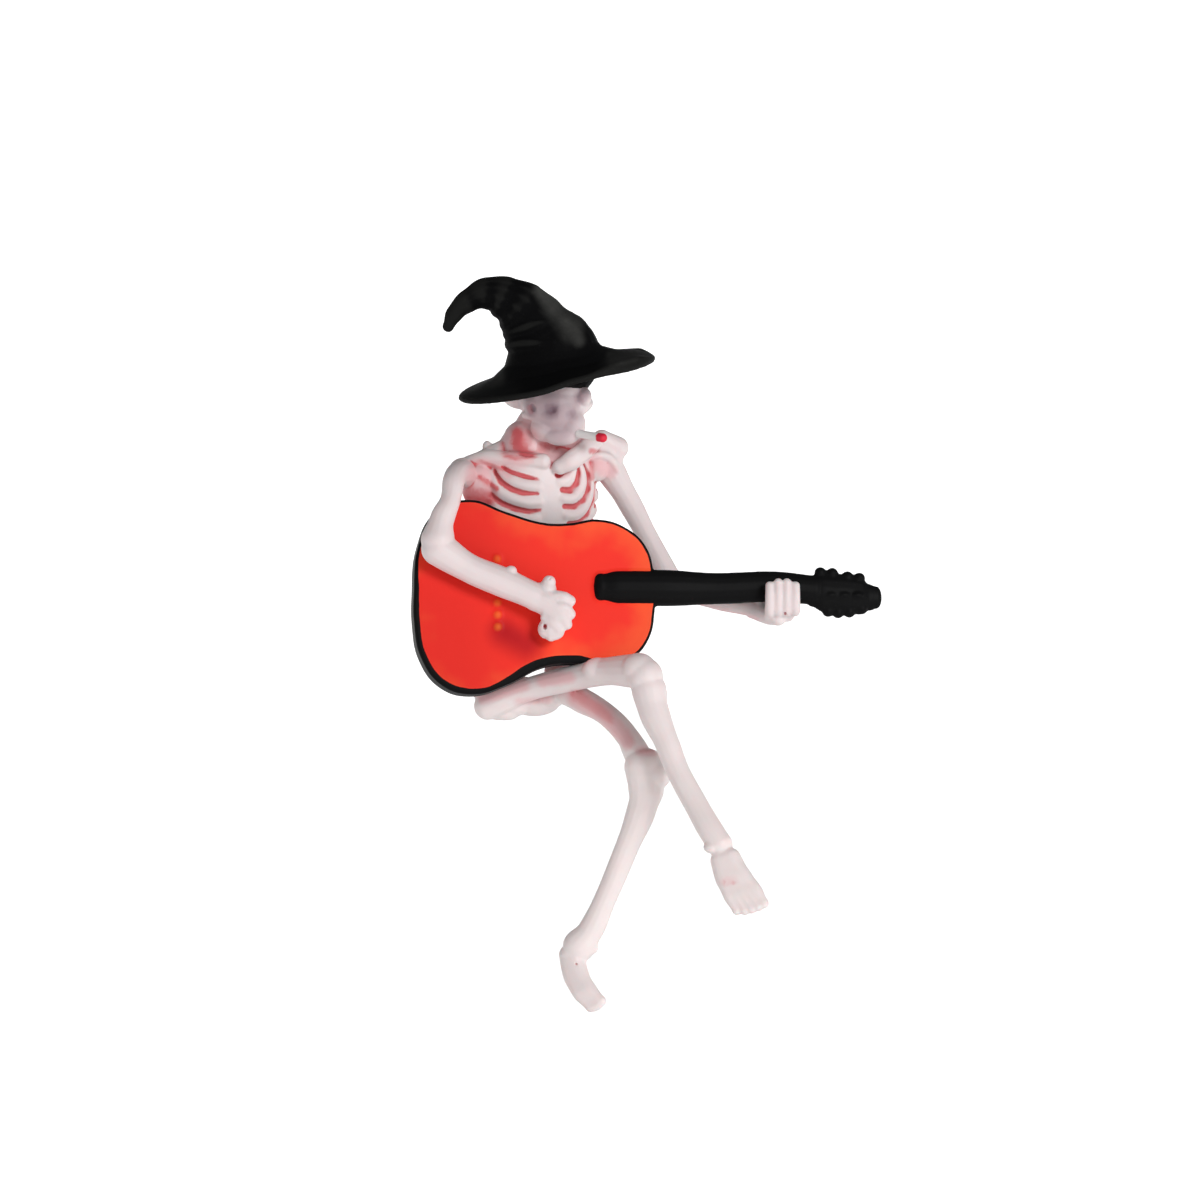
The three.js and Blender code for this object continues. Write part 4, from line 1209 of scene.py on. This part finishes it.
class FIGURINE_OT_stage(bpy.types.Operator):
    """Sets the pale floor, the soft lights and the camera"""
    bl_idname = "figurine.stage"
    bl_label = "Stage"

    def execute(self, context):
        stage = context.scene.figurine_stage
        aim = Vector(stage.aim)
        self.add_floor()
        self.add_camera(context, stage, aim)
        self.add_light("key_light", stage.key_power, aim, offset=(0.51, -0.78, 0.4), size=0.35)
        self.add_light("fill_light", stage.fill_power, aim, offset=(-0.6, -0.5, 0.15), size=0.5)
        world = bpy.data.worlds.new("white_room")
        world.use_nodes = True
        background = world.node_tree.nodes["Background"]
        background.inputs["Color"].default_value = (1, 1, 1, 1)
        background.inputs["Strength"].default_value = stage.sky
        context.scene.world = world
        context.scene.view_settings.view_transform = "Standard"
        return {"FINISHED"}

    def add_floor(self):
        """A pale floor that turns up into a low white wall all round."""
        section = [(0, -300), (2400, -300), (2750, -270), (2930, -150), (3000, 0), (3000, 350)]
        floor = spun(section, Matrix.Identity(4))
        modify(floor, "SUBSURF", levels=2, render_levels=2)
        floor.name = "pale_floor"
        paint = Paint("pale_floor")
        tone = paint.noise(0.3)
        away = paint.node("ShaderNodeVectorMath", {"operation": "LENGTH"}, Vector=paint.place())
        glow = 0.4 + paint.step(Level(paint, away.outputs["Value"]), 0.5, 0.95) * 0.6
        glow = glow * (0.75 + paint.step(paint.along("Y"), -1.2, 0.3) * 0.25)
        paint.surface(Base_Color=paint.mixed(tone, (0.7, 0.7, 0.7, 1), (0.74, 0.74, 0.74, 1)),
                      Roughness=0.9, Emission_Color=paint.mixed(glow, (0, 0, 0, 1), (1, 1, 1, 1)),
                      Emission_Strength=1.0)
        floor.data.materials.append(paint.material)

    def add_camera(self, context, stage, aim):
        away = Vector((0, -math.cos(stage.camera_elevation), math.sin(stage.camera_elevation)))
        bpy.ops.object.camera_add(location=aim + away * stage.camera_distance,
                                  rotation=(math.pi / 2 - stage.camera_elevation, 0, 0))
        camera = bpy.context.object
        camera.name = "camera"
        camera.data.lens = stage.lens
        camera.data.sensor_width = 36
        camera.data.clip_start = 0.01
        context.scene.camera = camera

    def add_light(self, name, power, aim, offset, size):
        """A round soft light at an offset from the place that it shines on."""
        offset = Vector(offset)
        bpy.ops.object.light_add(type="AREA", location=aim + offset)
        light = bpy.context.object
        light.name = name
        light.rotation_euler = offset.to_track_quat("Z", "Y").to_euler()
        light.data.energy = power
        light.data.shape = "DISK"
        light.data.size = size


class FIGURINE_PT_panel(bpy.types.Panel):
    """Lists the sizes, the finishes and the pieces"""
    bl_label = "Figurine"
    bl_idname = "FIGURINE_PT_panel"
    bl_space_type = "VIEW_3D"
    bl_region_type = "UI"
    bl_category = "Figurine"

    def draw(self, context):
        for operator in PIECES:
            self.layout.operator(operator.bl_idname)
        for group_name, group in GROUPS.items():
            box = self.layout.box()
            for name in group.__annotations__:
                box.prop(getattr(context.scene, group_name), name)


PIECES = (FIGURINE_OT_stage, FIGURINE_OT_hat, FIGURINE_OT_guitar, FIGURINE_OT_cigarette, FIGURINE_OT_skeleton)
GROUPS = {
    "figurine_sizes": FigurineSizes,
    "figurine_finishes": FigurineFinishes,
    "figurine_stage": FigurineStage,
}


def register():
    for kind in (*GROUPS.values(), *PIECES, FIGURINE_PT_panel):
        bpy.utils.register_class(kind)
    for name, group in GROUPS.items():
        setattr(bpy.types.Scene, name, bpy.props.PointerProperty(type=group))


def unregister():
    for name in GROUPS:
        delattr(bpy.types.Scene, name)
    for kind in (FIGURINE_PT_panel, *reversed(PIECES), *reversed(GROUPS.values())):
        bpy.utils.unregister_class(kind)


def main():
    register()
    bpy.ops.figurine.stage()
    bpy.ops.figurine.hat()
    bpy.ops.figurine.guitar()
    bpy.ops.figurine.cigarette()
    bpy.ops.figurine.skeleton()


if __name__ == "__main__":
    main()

_ _ _ _

Copy all data exactly, start to finish.

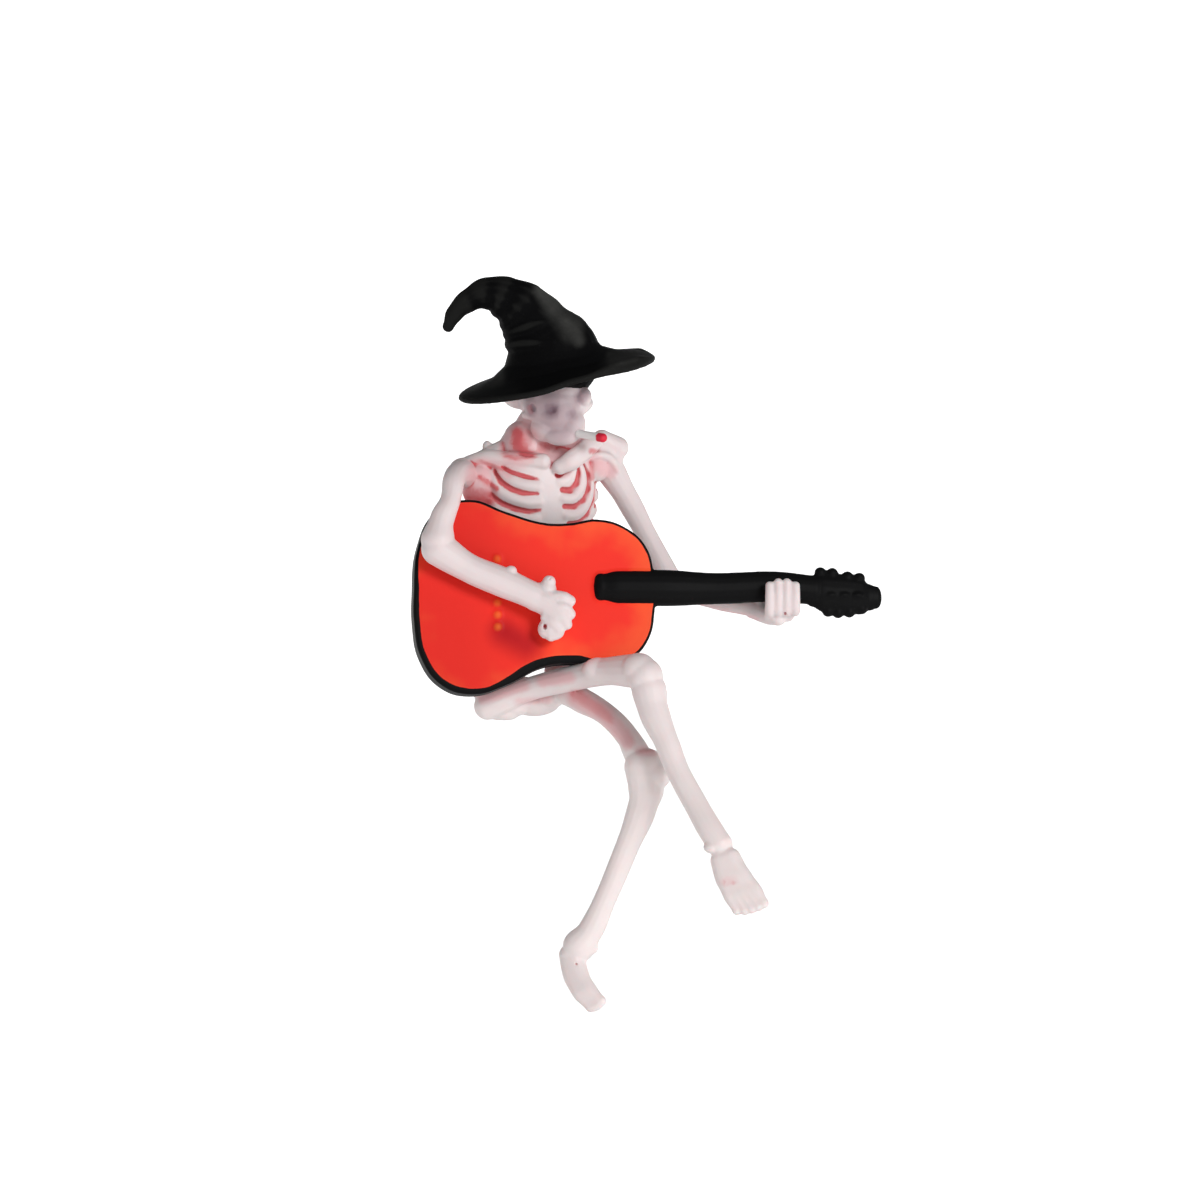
The three.js and Blender code for this object continues. Write part 4, from line 1209 of scene.py on. This part finishes it.
class FIGURINE_OT_stage(bpy.types.Operator):
    """Sets the pale floor, the soft lights and the camera"""
    bl_idname = "figurine.stage"
    bl_label = "Stage"

    def execute(self, context):
        stage = context.scene.figurine_stage
        aim = Vector(stage.aim)
        self.add_floor()
        self.add_camera(context, stage, aim)
        self.add_light("key_light", stage.key_power, aim, offset=(0.51, -0.78, 0.4), size=0.35)
        self.add_light("fill_light", stage.fill_power, aim, offset=(-0.6, -0.5, 0.15), size=0.5)
        world = bpy.data.worlds.new("white_room")
        world.use_nodes = True
        background = world.node_tree.nodes["Background"]
        background.inputs["Color"].default_value = (1, 1, 1, 1)
        background.inputs["Strength"].default_value = stage.sky
        context.scene.world = world
        context.scene.view_settings.view_transform = "Standard"
        return {"FINISHED"}

    def add_floor(self):
        """A pale floor that turns up into a low white wall all round."""
        section = [(0, -300), (2400, -300), (2750, -270), (2930, -150), (3000, 0), (3000, 350)]
        floor = spun(section, Matrix.Identity(4))
        modify(floor, "SUBSURF", levels=2, render_levels=2)
        floor.name = "pale_floor"
        paint = Paint("pale_floor")
        tone = paint.noise(0.3)
        away = paint.node("ShaderNodeVectorMath", {"operation": "LENGTH"}, Vector=paint.place())
        glow = 0.4 + paint.step(Level(paint, away.outputs["Value"]), 0.5, 0.95) * 0.6
        glow = glow * (0.75 + paint.step(paint.along("Y"), -1.2, 0.3) * 0.25)
        paint.surface(Base_Color=paint.mixed(tone, (0.7, 0.7, 0.7, 1), (0.74, 0.74, 0.74, 1)),
                      Roughness=0.9, Emission_Color=paint.mixed(glow, (0, 0, 0, 1), (1, 1, 1, 1)),
                      Emission_Strength=1.0)
        floor.data.materials.append(paint.material)

    def add_camera(self, context, stage, aim):
        away = Vector((0, -math.cos(stage.camera_elevation), math.sin(stage.camera_elevation)))
        bpy.ops.object.camera_add(location=aim + away * stage.camera_distance,
                                  rotation=(math.pi / 2 - stage.camera_elevation, 0, 0))
        camera = bpy.context.object
        camera.name = "camera"
        camera.data.lens = stage.lens
        camera.data.sensor_width = 36
        camera.data.clip_start = 0.01
        context.scene.camera = camera

    def add_light(self, name, power, aim, offset, size):
        """A round soft light at an offset from the place that it shines on."""
        offset = Vector(offset)
        bpy.ops.object.light_add(type="AREA", location=aim + offset)
        light = bpy.context.object
        light.name = name
        light.rotation_euler = offset.to_track_quat("Z", "Y").to_euler()
        light.data.energy = power
        light.data.shape = "DISK"
        light.data.size = size


class FIGURINE_PT_panel(bpy.types.Panel):
    """Lists the sizes, the finishes and the pieces"""
    bl_label = "Figurine"
    bl_idname = "FIGURINE_PT_panel"
    bl_space_type = "VIEW_3D"
    bl_region_type = "UI"
    bl_category = "Figurine"

    def draw(self, context):
        for operator in PIECES:
            self.layout.operator(operator.bl_idname)
        for group_name, group in GROUPS.items():
            box = self.layout.box()
            for name in group.__annotations__:
                box.prop(getattr(context.scene, group_name), name)


PIECES = (FIGURINE_OT_stage, FIGURINE_OT_hat, FIGURINE_OT_guitar, FIGURINE_OT_cigarette, FIGURINE_OT_skeleton)
GROUPS = {
    "figurine_sizes": FigurineSizes,
    "figurine_finishes": FigurineFinishes,
    "figurine_stage": FigurineStage,
}


def register():
    for kind in (*GROUPS.values(), *PIECES, FIGURINE_PT_panel):
        bpy.utils.register_class(kind)
    for name, group in GROUPS.items():
        setattr(bpy.types.Scene, name, bpy.props.PointerProperty(type=group))


def unregister():
    for name in GROUPS:
        delattr(bpy.types.Scene, name)
    for kind in (FIGURINE_PT_panel, *reversed(PIECES), *reversed(GROUPS.values())):
        bpy.utils.unregister_class(kind)


def main():
    register()
    bpy.ops.figurine.stage()
    bpy.ops.figurine.hat()
    bpy.ops.figurine.guitar()
    bpy.ops.figurine.cigarette()
    bpy.ops.figurine.skeleton()


if __name__ == "__main__":
    main()